We deliver this type of communication with our CoE Success Factors Executive Dashboard. It's a board room type analysis, and it's effective because it is simple, fast to consume and easy to interpret.
It displays early warnings and provides a basis for decisions, actions, commitment and sponsorship. We have found that virtually everything about CoE program health is included in the 10 success factors.
Effective governance brings clear eyed rationalization when confronted with competing priorities. It also helps separate the urgent from the important and avoid confusing activity with progress.
A CoE is much more than the centralization of resources, the delivery of shared services or a modified org chart. It redefines how work gets done and is the single greatest contributing source to continuous performance improvements, breakthrough financial results and marketing transformation.

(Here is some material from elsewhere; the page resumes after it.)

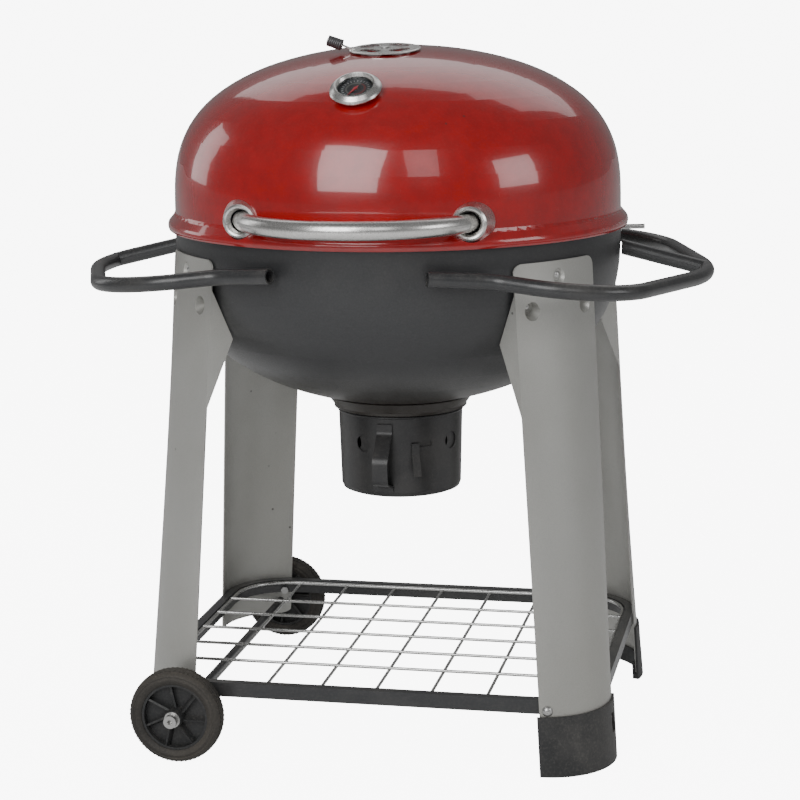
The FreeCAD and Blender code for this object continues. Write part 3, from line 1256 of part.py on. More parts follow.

A Marketing Center of Excellence implementation is not a short event. It is a journey navigated with a roadmap. And those forward-looking marketers who commit to the journey will shift from operational mediocrity to Best-in-Class performance. Their revenue contribution to the company and ROI will surge and they will earn a new influence among the executive team.
It's a lot of effort for sure. And that's why those marketers who succeed will achieve competitive advantages over those who sit the sidelines.
The most important thing is to get started and make continuous improvements. As said by Mark Twain, the secret of getting ahead is getting started. The secret of getting started is breaking your complex, overwhelming tasks into small manageable tasks, then starting on the first one.